Il est trop gros, sans doute…
Le plus symptomatique est la parfaite incohérence de leur comportement.
Si, d’un côté, on peut les féliciter d’avoir entrepris quelque chose pour essayer de changer une situation qui ne leur plaît pas (et c’est déjà beaucoup plus que beaucoup de citoyens dans le monde), on ne doit pas s’épargner non plus de noter qu’ils réclament clairement qu’on impose de force leurs idées (on voit des panneaux « A government is an entity which holds the monopolistic right to initiate force »)… à ce gouvernement alors que celui-ci a été totalement acheté par ces corporations qu’ils essaient de réguler. Et lorsque justement, ce gouvernement utilise précisément son monopole du droit d’utiliser la force en les jetant de Wall Street, ils pleurnichent.
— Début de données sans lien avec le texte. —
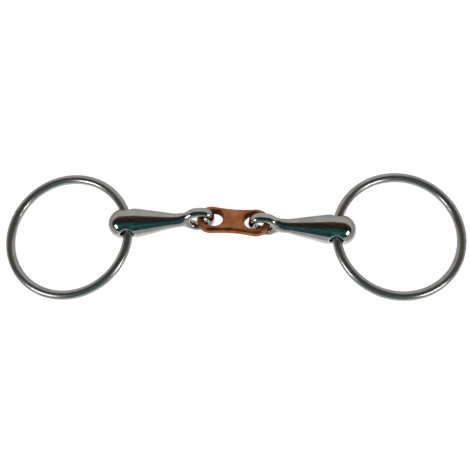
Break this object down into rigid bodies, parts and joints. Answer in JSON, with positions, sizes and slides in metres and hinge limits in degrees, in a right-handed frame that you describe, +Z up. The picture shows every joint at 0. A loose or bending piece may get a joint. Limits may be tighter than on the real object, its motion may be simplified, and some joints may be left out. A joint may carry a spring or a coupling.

Autrement dit, ces aimables excités veulent qu’on impose leurs idées en utilisant la force sur les autres.
Ces gens, finalement, ne valent tristement pas mieux que ceux des corporations : on peut les préférer parce qu’ils sont en bas de la hiérarchie, mais leur comportement montre de façon assez limpide que s’ils avaient toute latitude, ils agiraient avec la même brutalité que ceux qu’ils dénoncent.